Many times I have commented that geopolitical changes are tectonic. Globally, the policies and politics that have dominated since the conclusion of WWII are under attack as the commoner feels abandoned by the government. There is a general distrust of all governments, the result of regulatory fiat instituted by unelected bureaucrats.

In many dimensions, it is urban vs rural. Elitist versus commoner. A case can be made that four of the five largest democracies are in the beginning throes of a gunless revolution. England’s May. France’s Macron. Germany’s Merkel. America’s Trump.

In many regards, instability is the order of the day hoping that this instability does not lead to widespread violence.

What does the above have to do with the markets? Everything. The markets are dominated by multinational technology companies. The assumptions surrounding their business models have been shattered and the companies are fighting to maintain the status quo.

For example, Apple states that if Chinese tariffs rise to 25%, Apple would relocate its production facilities. As noted several times, over 90% of iPads and iPhones are manufactured in China. Wow! Talk about impacting profits, an impact perhaps magnified by slowing sales.

The above paragraph perhaps partially explains the volatility based upon trade comments; volatility amplified by the market dominance of these companies.

Radically changing topics, globally speaking, there is $7.76 trillion of negative real bond yields, up $2 trillion from October according to Barclays. In mid-2016 there was a record $12 trillion of negative real yields. Typically, negative real yields correspond with inflationary growth as funds gravitate to the real economy from financial assets.

Bloomberg writes after hedging out currency risk, the yield on the 10-year Treasury dropped to minus 0.4%, the lowest since the funding markets blew up during the 2008 financial crisis.

Some would argue the surge in the number of bonds with negative real yields is the result of trade fears that will slow global economic activity. Some would also argue the rapid selling of investment grade rated debt over the past month that has created the greatest surge in investment grade credit spreads since 2016 is also the result of fears of a slowing economy.

The issue at hand is the economy is not slowing. Quoting several Federal Reserve officials, the current economic environment is “robust’ and is expected to remain robust for the next several quarters.

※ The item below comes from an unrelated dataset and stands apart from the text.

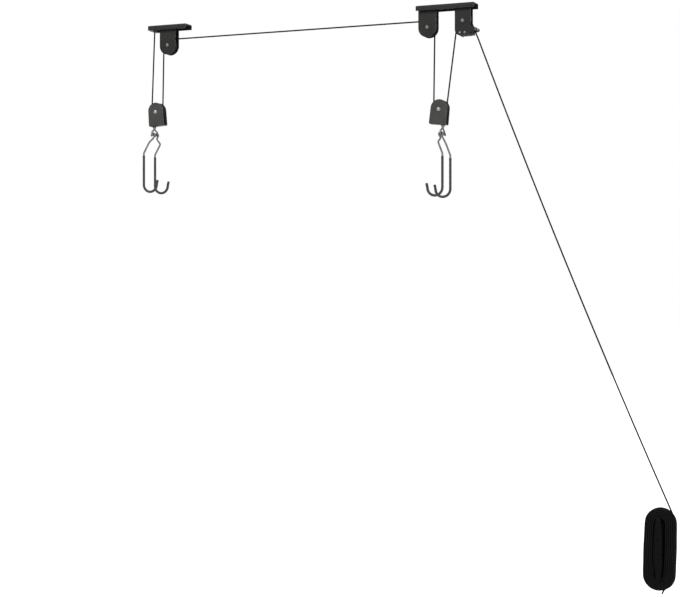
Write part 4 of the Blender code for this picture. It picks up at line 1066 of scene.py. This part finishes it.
def cam_outline():
    """The toothed cam about its pivot: hub, growing toothed edge and the tail that meets its stop."""
    outwards = Vector((-run_direction.z, 0.0, run_direction.x))
    distance = (leaving[0] - CAM_AXIS).dot(outwards) - ROPE_RADIUS - GAP
    reach = distance / math.cos(math.atan2(outwards.z, outwards.x) - CAM_TOP)
    pitch = CAM_SWEEP / CAM_TEETH

    def polar(radius, angle):
        return radius * math.cos(angle), radius * math.sin(angle)

    points = [polar(CAM_HUB * 1.05, math.radians(75.0)), polar(reach - CAM_TOOTH, CAM_TOP + pitch)]
    for i in range(CAM_TEETH):
        radius = reach + CAM_GROWTH * i / CAM_TEETH
        angle = CAM_TOP - i * pitch
        points += [polar(radius, angle), polar(radius - CAM_TOOTH, angle - pitch * 0.8)]
    points += [polar(reach + CAM_GROWTH, CAM_TOP - CAM_SWEEP), polar(CAM_HUB * 1.05, math.radians(-68.0))]
    to_stop = STOP_AXIS - CAM_AXIS
    half = math.radians(8.0)
    tail = math.atan2(to_stop.z, to_stop.x) % math.tau - math.tau
    tail += math.asin(CAM_PIN_RADIUS / to_stop.length) + CAM_TAIL_ROOM + half
    points += [polar(CAM_HUB, tail + 2.5 * half), polar(CAM_TAIL, tail + half)]
    points += [polar(CAM_TAIL, tail - half), polar(CAM_HUB, tail - 2.0 * half)]
    return points + arc(0.0, 0.0, CAM_HUB, -175, -265, 16)


def lock_cam():
    blank = prism("cam", cam_outline(), CAM_WIDTH, "Y")
    bore = hole(Vector(), CAM_BORE, THROUGH_CAM)
    made = worked("lock_cam_cut", blank, [bore], CAM_EDGE, Matrix.Translation(CAM_AXIS))
    dressed(made, "lock_cam", "lock_cam")


def wall_cleat():
    """A moulded cleat: two legs between a base plate and a tapered horn bar."""
    back, front, wall = -0.0026, -0.0116, 0.015
    horn, horn_round, half_horn = 0.077, 0.006, 0.009
    leg, inner, foot_round, half_foot = 0.031, 0.016, 0.018, 0.057
    screw_hole, screw_rise = 0.0024, 0.0235
    upper = [(0.020, 0.035), (0.0185, 0.035), (0.0168, 0.0325), (wall, leg), (back, leg), (back, horn)]
    upper += [(back - 0.004, horn), (front + 0.0012, horn - 0.006), (front, horn - 0.012)]
    lower = [(y, -z) for y, z in upper]
    profile = lower[:1] + upper + lower[:0:-1]
    blank = prism("cleat", profile, 0.036, "X")
    edge = [(half_horn, -leg), (half_horn, leg)] + arc(0.0, horn - horn_round, horn_round, 0, 180, 20)
    edge += [(-half_horn, leg), (-half_horn, -leg)] + arc(0.0, horn_round - horn, horn_round, 180, 360, 20)
    window = prism("window", [(wall, -inner), (wall, inner), (back, inner), (back, -inner)], 0.05, "X")
    base = arc(0.0, half_foot, foot_round, 0, 180, 28) + arc(0.0, -half_foot, foot_round, 180, 360, 28)
    foot = prism("foot", base, 0.006, "Y")
    foot.data.transform(Matrix.Translation((0.0, 0.021, 0.0)))
    steps = [cropped(edge, 0.1), ("DIFFERENCE", window), ("UNION", foot)]
    steps += [hole(Vector((0.0, 0.0, z)), screw_hole) for z in (-screw_rise, screw_rise)]
    made = worked("wall_cleat_moulded", blank, steps, CLEAT_EDGE, Matrix.Translation(HANK_MIDDLE))
    dressed(made, "wall_cleat", ROOT)


# The blocks, brackets, cam and cleat

for side, axle, turn, tilt, offset in (
    ("left", LEFT_AXLE, math.pi, LEFT_TILT, LEFT_HOOK_OFFSET),
    ("right", RIGHT_AXLE, 0.0, RIGHT_TILT, RIGHT_HOOK_OFFSET),
):
    about = Matrix.Rotation(turn, 4, "Z")
    block = Matrix.Translation(axle) @ about @ Matrix.Rotation(tilt, 4, "Y")
    block_shell(side, block)
    yoke(side, block)
    washer = Vector((SWIVEL_SHIFT, 0.0, STRAP_THICKNESS - BLOCK_FOOT + GAP + HALF_WASHER))
    hollow(side + "_swivel_washer", washer, STEM_RADIUS + GAP, WASHER_RADIUS, HALF_WASHER, side + "_swivel",
           0.0002, "Z", block)
    hooks = Matrix.Translation(block @ Vector((SWIVEL_SHIFT, 0.0, -YOKE_BAR_DROP))) @ about
    near = 1.0 if side == "left" else -1.0
    hook(side, "near", near, hooks, offset)
    hook(side, "far", -near, hooks, offset)

plate("left_ceiling_plate", LEFT_PLATE_MIDDLE, LEFT_PLATE_LENGTH, [LEFT_PIN], (-0.0335, 0.044))
plate("right_ceiling_plate", 0.0, RIGHT_PLATE_LENGTH, [RIGHT_PIN, LOCK_PIN], (0.035, 0.062))
pulley_housing("left_pulley_housing", LEFT_PIN)
pulley_housing("right_pulley_housing", RIGHT_PIN)
lock_housing()
lock_cam()
anchor_bar()
wall_cleat()


# The stopper knot at the rope's fixed end

KNOT_TURNS_MM = (
    ((0.0, 0.0, 0.9), (0.4, 0.2, 2.4), (2.2, 1.3, 4.6), (0.6, 2.4, 6.0), (-1.8, 1.6, 5.2),
     (-2.5, -0.4, 3.6), (-1.0, -2.3, 2.6)),
    ((-1.0, -2.3, 2.6), (1.4, -2.2, 2.5), (2.7, -0.3, 3.4), (1.2, 1.4, 5.0), (-1.0, 0.4, 5.9),
     (-1.8, -1.3, 5.8)),
    ((2.4, -1.0, 2.6), (1.2, 2.3, 2.8), (-1.4, 2.2, 2.7), (-2.6, 0.2, 2.8)),
)


def stopper_knot():
    """Three turns of rope that are melted into one tied knot."""
    merged = bmesh.new()
    for turn in KNOT_TURNS_MM:
        spots = [ROPE_FIXED + Vector(point) * MM for point in turn]
        line = resampled(smoothed(spots, 8), 0.0004)
        loop = tube("knot_turn", line, [0.0019] * len(line))
        merged.from_mesh(loop.data)
        bpy.data.objects.remove(loop)
    mesh = bpy.data.meshes.new("knot")
    merged.to_mesh(mesh)
    merged.free()
    knot = new_object("knot", mesh)
    remesh = knot.modifiers.new("melt", "REMESH")
    remesh.mode = "VOXEL"
    remesh.voxel_size = 0.00022
    remesh.use_smooth_shade = True
    made = settled("rope_end_knot_tied", knot)
    made.data.shade_smooth()
    dressed(made, "rope_end_knot", ROOT, "rope_knot")


stopper_knot()

# Stage and light


def seen_directly(tree):
    """1 for camera rays, and for those that metal and glass pass on: they see the white background."""
    path = tree.nodes.new("ShaderNodeLightPath")
    share = path.outputs["Is Camera Ray"]
    for other in ("Is Glossy Ray", "Is Transmission Ray"):
        most = tree.nodes.new("ShaderNodeMath")
        most.operation = "MAXIMUM"
        tree.links.new(share, most.inputs[0])
        tree.links.new(path.outputs[other], most.inputs[1])
        share = most.outputs[0]
    return share


def pale_floor():
    """A wide floor that takes a soft shadow. Its own glow whitens it, most of all far from the object."""
    look = Look("pale_floor", 0.9, gloss=0.0)
    far_off = look.node("VectorMath", {"operation": "LENGTH"}, Vector=look.place).outputs["Value"]
    glow = look.times(seen_directly(look.tree), look.ranged(far_off, 1.0, 5.0, 0.5, 1.0))
    shine = look.node("Emission", Strength=glow)
    added = look.node("AddShader")
    look.feed(added.inputs[0], look.shader.outputs[0])
    look.feed(added.inputs[1], shine.outputs[0])
    look.feed(look.tree.nodes["Material Output"].inputs["Surface"], added.outputs[0])
    half = FLOOR_WIDTH / 2
    corners = [(-half, -half, 0), (half, -half, 0), (half, half, 0), (-half, half, 0)]
    made = mesh_object("floor", corners, [(0, 1, 2, 3)])
    made.data.materials.append(look.end(FLOOR_COLOUR, None, None))
    made.location = (0.0, 0.0, FLOOR_HEIGHT)
    return made


pale_floor()

world = bpy.data.worlds.new("studio")
bpy.context.scene.world = world
world.use_nodes = True
tree = world.node_tree
sky = tree.nodes["Background"]
strength = tree.nodes.new("ShaderNodeMapRange")
strength.inputs["To Min"].default_value = SKY_LIGHT
strength.inputs["To Max"].default_value = 1.0
tree.links.new(seen_directly(tree), strength.inputs["Value"])
tree.links.new(strength.outputs["Result"], sky.inputs["Strength"])
sky.inputs["Color"].default_value = (1.0, 1.0, 1.0, 1.0)

for name, place, size, power, target in (
    ("key", (-2.0, -3.2, 2.6), 2.4, 150.0, (-0.2, 0.0, -0.6)),
    ("fill", (3.2, -2.8, -0.6), 2.6, 45.0, (0.0, 0.0, -0.6)),
    ("back_light", (0.6, 3.0, 1.2), 2.0, 45.0, (-0.2, 0.0, -0.6)),
):
    lamp = bpy.data.lights.new(name, "AREA")
    lamp.size = size
    lamp.energy = power
    made = new_object(name, lamp)
    made.location = place
    made.rotation_euler = (Vector(target) - Vector(place)).to_track_quat("-Z", "Y").to_euler()

bpy.context.scene.view_settings.view_transform = "Standard"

Simplistically speaking, there is a disconnect. The other day I referenced JP Morgan research commenting about the proliferation of fake news and research reports that are greatly influencing trading… trading dominated by computers and six-word headlines.

Can I remotely suggest that such is occurring today in an attempt to sway public opinion about the dangers of changes in trade policy? Wow! This is conspiracy theory stuff.

If JP Morgan is correct about the massive proliferation of questionable news and research reports, the above does not sound outlandish. In my view, if any “credible” analyst writes comments that are found today in the blogosphere, comments that would make Henry Blodget blush, that analyst would be quickly cashiered.

Enough of the conspiracy rant, for the fourth straight day equity gains were cut in half by market close thus suggesting selling into any type of strength.

Just as an aside, late yesterday according to the LA Times, the California Public Utilities Commission will vote next month for a “texting tax” to provide funds for phone service to the poor. State regulators have proposed the tax would be retroactive going back five years.

Various business groups including Silicon Valley Leadership Group and the CA Chamber of Commerce is fighting the proposal, calling such as “dumb and unneeded.” Several consumer advocacy groups are also protesting stating it would unfairly impact those who are “less fortunate.”

Wow! If passed, would this be viewed in a similar manner as France’s fuel tax? Government data states over 80% of California have a cell or smartphone.

Last night the foreign markets were mixed. London was down 0.40%, Paris was down 0.37% and Frankfurt was down 0.12%. China was up 1.23%, Japan was up 0.99% and Hang Sang was up 1.29%.

The Dow should open nervously flat. The 10-year is up 2/32 to yield 2.91%.